Interrupt latency in Arm Cortex-M series microcontrollers refers to the time it takes for an interrupt request to be serviced after it is asserted. It is an important metric that impacts real-time response in embedded systems.
Interrupt Handling in Cortex-M
Arm Cortex-M microcontrollers have an interrupt-driven architecture. When an event like an external interrupt or exception occurs, the processor stops executing the main program and starts executing an Interrupt Service Routine (ISR) to handle the event. After the ISR finishes, normal program execution resumes.
The Cortex-M interrupt handling mechanism involves these key steps:
- An interrupt request is asserted by a peripheral or exception.
- The processor finishes executing the current instruction.
- The context of the main program is saved to the stack.
- The interrupt vector table is used to branch to the corresponding ISR.
- The ISR executes to handle the interrupt.
- The main program context is restored from the stack.
- Program execution resumes after the interrupted instruction.
Sources of Interrupt Latency
There are several sources of delay that contribute to the overall interrupt latency in Cortex-M:
Interrupt Detection Delay
It takes a few clock cycles from when the interrupt signal is asserted to when it is detected by the core’s interrupt controller. This depends on synchronization logic and interrupt controller design.
Instruction Completion Delay
The processor has to complete executing the current instruction before handling the interrupt. Usually Cortex-M cores have a 3-5 stage pipeline, so this could take up to 5 clock cycles for longer instructions.
Context Saving Delay
The complete context of the main program needs to be saved from processor registers to the stack when an exception occurs. This normally takes 12 clock cycles in Cortex-M as there are 12 core registers to save.
Interrupt Entry Delay
The processor needs to fetch the address of the ISR handler from the interrupt vector table. This takes a few clock cycles.

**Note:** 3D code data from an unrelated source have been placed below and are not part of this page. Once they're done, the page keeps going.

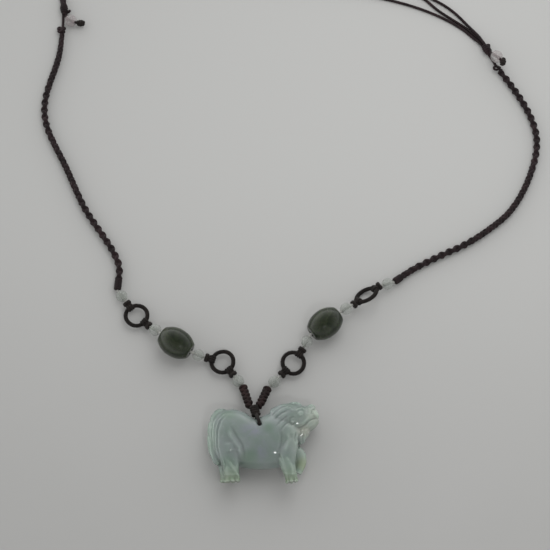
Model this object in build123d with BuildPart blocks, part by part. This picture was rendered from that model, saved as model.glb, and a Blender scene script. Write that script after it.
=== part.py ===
"""Jade qilin pendant on a knotted and braided cord necklace, lying on a table.

Millimetres. X to the animal's head, Y away from its feet, Z up. The origin is on the
table under the middle of the pendant, which lies on its ground-flat flank.
"""

from build123d import *
import math
import os

os.makedirs("parts", exist_ok=True)

# Carved pendant
qilin_length = 37.0
qilin_height = 26.7
qilin_thickness = 12.0
qilin_centre_x = 0.3
qilin_feet_y = -11.6
flank_grind = 0.5
cross_hole_diameter = 1.5
cross_hole_along = -0.02
cross_hole_up = 0.68
binding_along = -0.065
binding_up = 0.886

# Cords and threads
loop_cord_diameter = 1.0
closure_cord_diameter = 1.0
braid_diameter = 2.7
thread_diameter = 0.9
ring_cord_diameter = 1.6
fit_clearance = 0.08
cord_lift = 0.02

# Hanging loop: how its two strands round the back of the animal
loop_strand_offset = 0.62
loop_seat = 0.3
loop_neck_back = 0.35
loop_neck_spread = 2.9
loop_shoulder_back = 2.0
loop_shoulder_fall = 0.45
loop_hole_lean = 0.1
loop_sink = 0.9

# Knots
binding_diameter = 3.2
binding_length = 3.8
binding_turns = 4
arm_diameter = 2.7
arm_ribs = 6
whipping_diameter = 2.6
whipping_ribs = 5
rib_depth = 0.25
end_knot_diameter = 3.2
end_knot_length = 3.0
slide_knot_diameter = 3.3
slide_knot_length = 5.6
slide_knot_taper = 0.75
stub_diameter = 1.1
stub_length = 1.2
stub_turns = {"left": -60.0, "right": -40.0}
stub_places = {"left": -2.3, "right": 0.0}
stopper_left_diameter = 2.5
stopper_left_length = 3.2
stopper_right_diameter = 3.2
stopper_right_length = 1.8

# Beads
pale_bead_diameter = 4.2
tail_bead_diameter = 4.7
tail_bead_bore = 1.4
barrel_diameter = 10.2
barrel_length = 12.0
barrel_end_diameter = 6.3
barrel_bore = 1.3

# Cord rings and their hitches
ring_outer_diameter = 9.2
hitch_wrap_diameter = 2.7
hitch_wrap_width = 2.4
hitch_collar_diameter = 3.0
hitch_collar_length = 1.6
hitch_collar_start = 0.9

# Places on the table: the pieces of the two bead strings. The arms start at the binding,
# and each ring lies that far from the nearer end of the barrel bead.
arm_offsets = {"left": Vector(-1.7, 1.4, -0.4), "right": Vector(1.4, 1.7, -0.4)}
arm_ends = {"left": Vector(-6.4, 21.4, 2.3), "right": Vector(2.2, 20.8, 2.3)}
ring_radius = (ring_outer_diameter - ring_cord_diameter) / 2
bead_rest_height = pale_bead_diameter / 2 + cord_lift
tilted_ring_angle = 48.0
tilted_ring_rise = ring_radius * math.sin(math.radians(tilted_ring_angle))
tilted_ring_height = tilted_ring_rise + ring_cord_diameter / 2 + cord_lift
ring_offsets = {
    "left": (Vector(10.7, -2.7), Vector(-9.1, 7.5)),
    "right": (Vector(-6.1, -9.5), Vector(9.8, 7.1)),
}
ring_heights = {
    "left": (bead_rest_height, bead_rest_height),
    "right": (bead_rest_height, tilted_ring_height),
}
ring_tilts = {"left": (0.0, 0.0), "right": (0.0, tilted_ring_angle)}
barrel_centres = {
    "left": Vector(-29.7, 36.3, barrel_diameter / 2),
    "right": Vector(22.2, 43.3, barrel_diameter / 2),
}
barrel_angles = {"left": 148.0, "right": 38.0}
barrel_gap = 0.4
thread_bend_radius = 1.1

# Routes of the braids, from the bead strings to the closure
BRAID_ROUTES = {
    "left": [
        (-51.3, 61.2), (-50.9, 65.2), (-53.3, 71.0), (-56.9, 76.6), (-60.9, 82.2),
        (-64.8, 88.0), (-68.0, 94.4), (-70.9, 100.8), (-73.9, 107.2), (-77.4, 113.6),
        (-80.7, 120.3), (-82.8, 127.4), (-82.8, 134.8), (-81.3, 142.0), (-79.4, 149.0),
        (-78.3, 156.0), (-78.2, 162.7),
    ],
    "right": [
        (50.0, 62.0), (54.1, 64.9), (59.8, 67.8), (66.0, 70.9), (72.3, 73.7),
        (78.4, 77.3), (84.2, 81.5), (89.7, 86.0), (94.0, 91.6), (97.5, 97.8),
        (100.2, 104.2), (102.3, 110.7), (103.2, 117.6), (102.1, 124.5), (99.7, 131.0),
        (96.6, 137.2), (93.4, 142.6), (91.1, 146.0),
    ],
}
whipping_starts = {
    "left": Vector(-51.5, 56.7, bead_rest_height),
    "right": Vector(47.3, 59.8, bead_rest_height),
}

# Closure knots, beads and the three thin cords between them
slide_knot_centres = {
    "left": Vector(-78.1, 173.7, slide_knot_diameter / 2),
    "right": Vector(86.95, 155.1, slide_knot_diameter / 2),
}
slide_knot_directions = {"left": Vector(-0.148, 0.989), "right": Vector(-0.48, 0.877)}

CLOSURE_ROUTES = {
    "inner": [
        (90.0, 147.8, 1.6), (88.1, 152.2, 1.33), (84.75, 158.3, 1.33), (82.0, 161.2, 0.6),
        (78.3, 165.2, 0.52), (71.0, 170.3, 0.52), (62.0, 174.7, 0.52), (52.3, 178.1, 0.52),
        (41.0, 180.9, 0.52), (26.0, 183.1, 0.52), (8.5, 185.3, 0.52), (-9.5, 187.6, 0.52),
        (-28.0, 189.6, 0.52), (-46.0, 191.0, 0.52), (-61.5, 190.6, 0.52), (-71.6, 188.6, 0.52),
        (-77.0, 184.6, 0.52), (-78.4, 180.6, 0.55), (-78.25, 177.3, 1.33),
        (-77.65, 174.2, 1.4), (-77.1, 171.6, 1.5), (-77.3, 169.3, 2.1),
        (-72.7, 166.7, 2.64), (-70.85, 167.3, 1.75),
    ],
    "middle": [
        (87.4, 155.8, 1.33), (85.7, 158.8, 1.25), (83.0, 161.9, 0.6), (79.3, 166.0, 0.52),
        (71.7, 171.5, 0.52), (67.6, 175.0, 0.52), (64.2, 178.9, 0.52), (58.8, 182.2, 0.52),
        (50.5, 184.7, 0.52), (40.5, 186.6, 0.52), (25.5, 188.7, 0.52), (8.0, 190.4, 0.52),
        (-10.0, 191.9, 0.52), (-28.5, 193.2, 0.52), (-46.5, 193.7, 0.52), (-63.0, 192.5, 0.52),
        (-73.4, 190.3, 0.52), (-78.8, 186.8, 0.52), (-79.6, 183.0, 0.55), (-79.3, 180.0, 1.6),
        (-78.8, 177.2, 2.25), (-78.35, 174.2, 2.28),
    ],
    "outer": [
        (-78.1, 164.6, 1.6), (-78.1, 170.4, 1.33), (-79.3, 177.3, 1.33), (-80.8, 181.4, 0.55),
        (-80.7, 187.2, 0.52), (-75.0, 192.4, 0.52), (-64.5, 195.0, 0.52), (-47.5, 196.4, 0.52),
        (-29.0, 196.2, 0.52), (-10.5, 195.2, 0.52), (8.0, 193.8, 0.52), (25.5, 191.9, 0.52),
        (40.5, 189.4, 0.52), (51.5, 186.6, 0.52), (60.2, 182.9, 0.52), (67.0, 179.2, 0.52),
        (72.5, 175.5, 0.52), (76.7, 171.4, 0.52), (80.3, 166.7, 0.52), (83.7, 161.9, 1.65),
        (85.3, 158.6, 2.25), (87.75, 154.0, 2.3), (88.3, 152.6, 3.4), (91.1, 149.1, 5.05),
        (92.25, 148.1, 4.3),
    ],
}

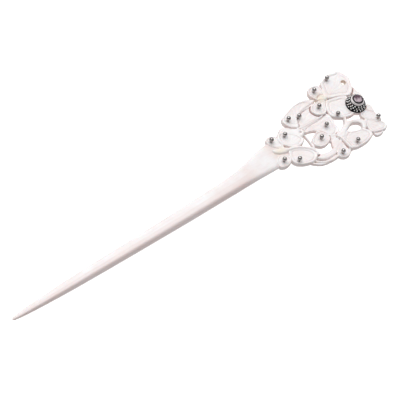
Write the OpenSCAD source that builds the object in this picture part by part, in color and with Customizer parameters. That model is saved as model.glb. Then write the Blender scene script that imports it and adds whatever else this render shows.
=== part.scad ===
// Decorative hair pin. A long bone stick ends in a flat, pierced head of four
// butterflies, a flower and curling vines, cut from the same piece of bone. Fifteen
// silver ball-headed pegs stand on the wings, and a granulated silver setting holds a
// round faceted stone. It lies on its back: X runs from the tip to the head, Y runs
// across the head, Z points out of the carved face, and z = 0 is the flat back.

/* [Pin] */
// Overall length, tip to head
pin_l = 181; // [160:1:200]

/* [Carving] */
// Depth of the line cut inside each wing
line_depth = 0.2; // [0.1:0.05:0.4]
// Size of the loop that the line makes, as a share of the wing
line_loop = 0.74; // [0.6:0.02:0.8]
// Diameter of the hole through the top wing
hole_d = 2.2; // [1.6:0.1:2.4]

/* [Ball pegs] */
// Diameter of a silver ball
ball_d = 1.9; // [1.5:0.1:2.1]
// Height of the ball's centre above the wing
ball_up = 1.4; // [1.4:0.1:2.2]
// Diameter of the neck under the ball
neck_d = 1; // [1:0.1:1.4]
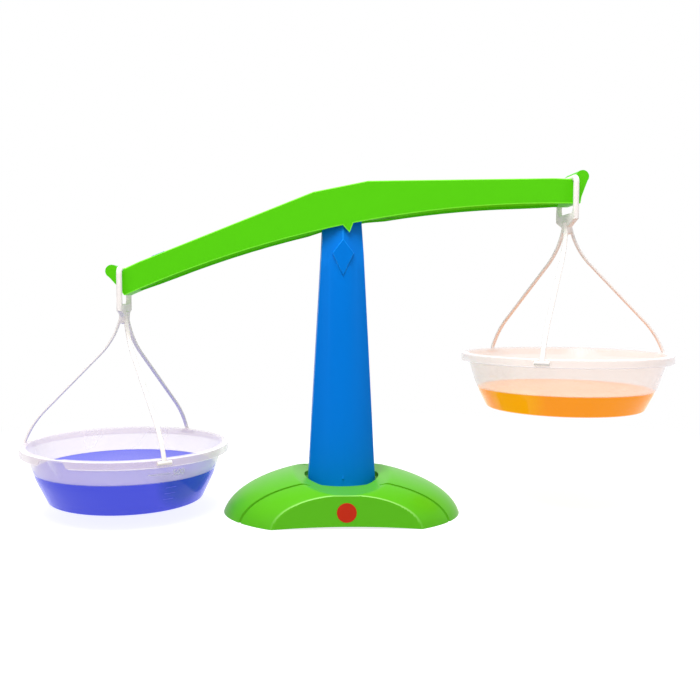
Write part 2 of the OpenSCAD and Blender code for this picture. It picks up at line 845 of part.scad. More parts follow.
// Half section of a bowl whose outer skin is pulled in by inset, up to height top
function bowl_section(inset, top) =
    let (lean_r = bowl_r - lean_drop * tan(bowl_slope),
         bend_turn = (bowl_slope + lower_slope) / 2,
         bend_reach = bowl_bend_r / cos((lower_slope - bowl_slope) / 2),
         bend_cx = lean_r - bend_reach * cos(bend_turn),
         bend_cz = -lean_drop + bend_reach * sin(bend_turn),
         cz = -pan_height + bowl_curve_r,
         cx = lean_r + (cz + lean_drop) * tan(lower_slope) - bowl_curve_r / cos(lower_slope))
    concat([[0, -pan_height + inset]],
           arc(cx, cz, bowl_curve_r - inset, -90, -lower_slope, 6),
           arc(bend_cx, bend_cz, bowl_bend_r - inset, -lower_slope, -bowl_slope, 3),
           [[bowl_r - inset / cos(bowl_slope) + top * tan(bowl_slope), top], [0, top]]);

module pan_shell(inset, top) {
    rotate_extrude($fn = 180)
        polygon(bowl_section(inset, top));
}

// Cone that bulges through the bowl's side under the rim
module spout(inset) {
    translate([0, -rim_r + spout_r - inset / 2, 0])
        mirror([0, 0, 1])
            cylinder(r1 = spout_r - inset, r2 = sliver, h = spout_drop - inset, $fn = 72);
}

// Notch in the rim for a strap, and the window in the skirt for its cross bar
module strap_notch() {
    notch_r = strap_end_r - strap_lean - strap_thickness / 2 / cos(strap_foot_angle) - notch_gap;
    translate([notch_r, -strap_width / 2 - notch_gap, -pan_wall - tee_r])
        cube([strap_end_r, strap_width + 2 * notch_gap, pan_wall + tee_r + overrun]);
    translate([strap_end_r - tee_r - notch_gap, -tee_length / 2 - notch_gap,
               -pan_wall - rest_gap - 2 * tee_r - notch_gap])
        cube([strap_end_r, tee_length + 2 * notch_gap, 2 * tee_r + rest_gap + notch_gap]);
}

module pan(turn, spout_turn) {
    difference() {
        union() {
            pan_shell(0, 0);
            translate([0, 0, -pan_wall])
                cylinder(r = rim_r, h = pan_wall, $fn = 180);
            difference() {
                translate([0, 0, -skirt_height])
                    cylinder(r = rim_r, h = skirt_height, $fn = 180);
                translate([0, 0, -skirt_height - overrun])
                    cylinder(r = rim_r - skirt_wall, h = skirt_height + 2 * overrun, $fn = 180);
                rotate([0, 0, spout_turn])
                    translate([-spout_r, -rim_r - overrun, -skirt_height - overrun])
                        cube([2 * spout_r, rim_r, skirt_height - pan_wall + overrun]);
            }
            rotate([0, 0, spout_turn])
                spout(0);
        }
        rotate([0, 0, spout_turn])
            spout(pan_wall);
        pan_shell(pan_wall, overrun);
        for (t = strap_turns)
            rotate([0, 0, turn + t - 90])
                strap_notch();
    }
}

module left_pan() {
    color("lavender", 0.6)
        at_hook(-1)
            translate([0, 0, -rim_drop])
                pan(left_turn_angle, left_spout_angle);
}

module right_pan() {
    color("lavender", 0.6)
        at_hook(1)
            translate([0, 0, -rim_drop])
                pan(right_turn_angle, right_spout_angle);
}

base_shell();
base_plate();
plate_screws();
column_screws();
badge();
column();
front_bearing();
rear_bearing();
fulcrum_pin();
beam();
zero_slider();
left_hanger();
left_pan();
right_hanger();
right_pan();
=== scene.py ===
"""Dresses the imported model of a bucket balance: moulded green beam and base, blue column, nylon
hangers and milky pans with coloured water, on a pale studio floor."""

import json
import math

import bmesh
import bpy
from mathutils import Matrix, Vector


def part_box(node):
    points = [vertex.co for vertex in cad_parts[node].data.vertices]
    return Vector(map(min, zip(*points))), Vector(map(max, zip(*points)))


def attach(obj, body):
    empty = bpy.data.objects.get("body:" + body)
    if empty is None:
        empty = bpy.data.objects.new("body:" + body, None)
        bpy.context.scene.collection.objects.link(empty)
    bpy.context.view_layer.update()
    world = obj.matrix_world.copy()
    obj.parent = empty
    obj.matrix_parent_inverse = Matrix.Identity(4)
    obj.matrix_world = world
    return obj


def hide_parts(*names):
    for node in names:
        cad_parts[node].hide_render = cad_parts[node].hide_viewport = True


bl_info = {
    "name": "Bucket balance",
    "version": (1, 0, 0),
    "blender": (4, 5, 0),
    "location": "3D View > Sidebar > Balance",
    "description": "Builds the looks of a bucket balance round its packed model",
    "category": "Object",
}

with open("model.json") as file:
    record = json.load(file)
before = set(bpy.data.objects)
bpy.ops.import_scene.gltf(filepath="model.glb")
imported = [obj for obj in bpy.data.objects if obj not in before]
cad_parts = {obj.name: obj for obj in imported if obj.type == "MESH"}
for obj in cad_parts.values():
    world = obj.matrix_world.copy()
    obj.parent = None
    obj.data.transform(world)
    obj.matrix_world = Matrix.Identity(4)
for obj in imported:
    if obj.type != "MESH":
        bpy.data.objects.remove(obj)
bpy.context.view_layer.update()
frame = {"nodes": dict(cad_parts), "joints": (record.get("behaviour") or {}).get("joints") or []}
NODES = frame["nodes"]
JOINTS = {joint["name"]: joint for joint in frame["joints"]}
SIDES = ("left", "right")
MM = 0.001
FULL_TURN = 2 * math.pi
WHITE = (1.0, 1.0, 1.0)
# White for the pans' look at grazing angles and their painted rim highlights
SHEEN_AND_HIGHLIGHT_WHITE = (0.93, 0.90, 0.95)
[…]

First Instruction Fetch Delay
The first instruction of the ISR needs to be fetched from memory before it can be executed. Cortex-M cores have a Von Neumann architecture with unified instruction and data buses, so this competes with data accesses.
Measuring Interrupt Latency
Interrupt latency can be measured using the following methods:
Logic Analyzer
A logic analyzer connected to the interrupt signal and processor clock can precisely measure the time from interrupt assertion to the start of ISR execution.
Oscilloscope
An oscilloscope can also measure interrupt latency from the time the interrupt signal is asserted to when the ISR changes the logic level of an GPIO pin.
Timer Capture
A free running timer can be used to capture the time when the interrupt occurs and when the ISR starts executing. Their difference gives the interrupt latency.
In-situ Measurement
Software counters can directly measure the number of cycles elapsed between the interrupt assertion and the execution of the first ISR instruction.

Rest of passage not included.